My hesitation about your view of "moderating", though I agree with you at base, is that it assumes that teachers know what needs to be taught, what directions to "nudge" people in, as you suggest. One of our arguments is that teachers often don't (hence they give students lots of work that is time-wasting). The value of novice-expert interaction is not necessarily the conscious guidance of a teacher teaching his or her profession, but the unconscious display of expertise by an expert going about his or her profession. These are two quite different things. (We explore this a little in the book when we discuss "stolen knowledge".)

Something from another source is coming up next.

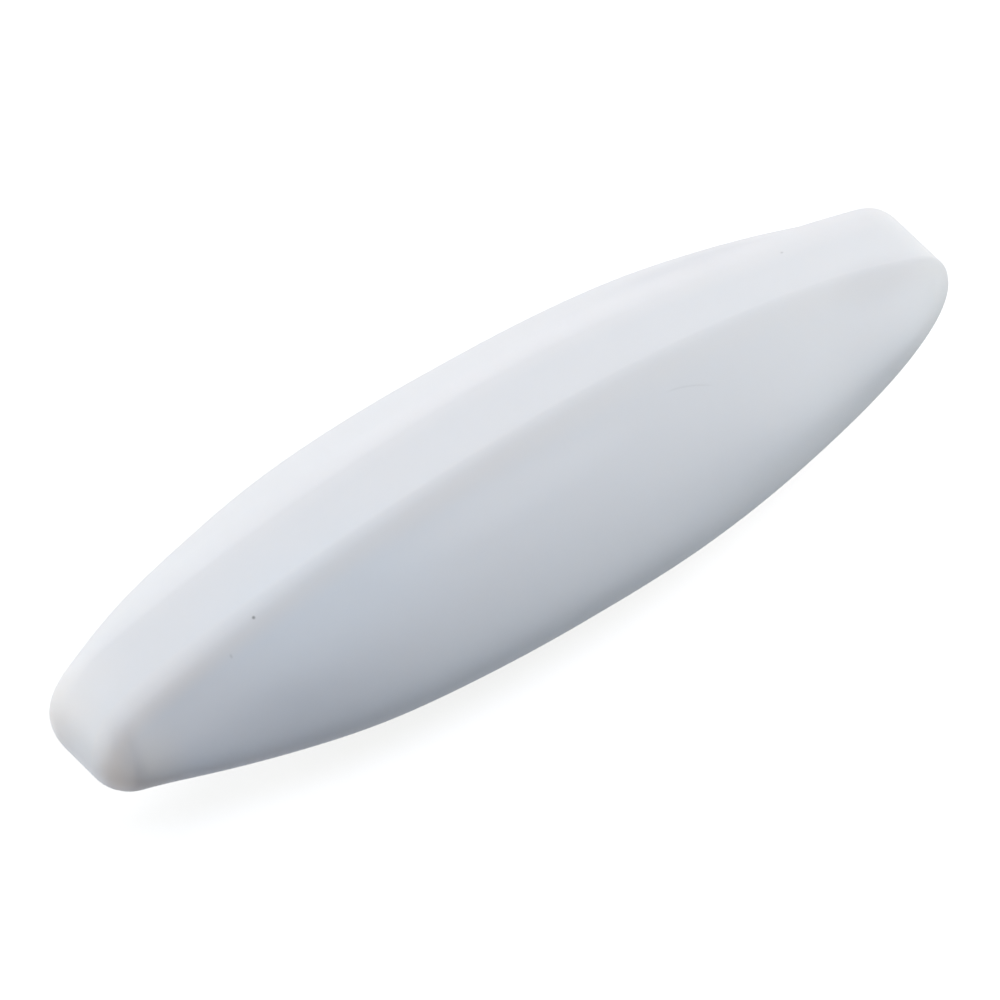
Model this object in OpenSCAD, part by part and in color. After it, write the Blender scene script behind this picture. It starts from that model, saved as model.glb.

From this perspective, I remain as perplexed as you about the time-intensiveness of teaching. I simply can't see away around it, which is why I think those who promise us quick technological fixes are usually fools or charlatans. TVI, the video method we described, is itself time intensive, and doesn't, I fear, translate into a real-time form. We have a social mechanism for stopping a teacher to ask him or her a question, but we don't have a mechanism for stopping them so that students can debate the topic among themselves. Perhaps you could try and develop one.
To your final question about research into effectiveness of Ph.D. programs: as far as I know, the answer is no. There is actually very little credible, comparative research on any form of distance education. Most of what circulates in anecdotes. (After all, there is very little, except the job market, to tell us about the "effectiveness" of Ph.D. programs in general.)
Once again, thanks for reading the book and for sending your comments.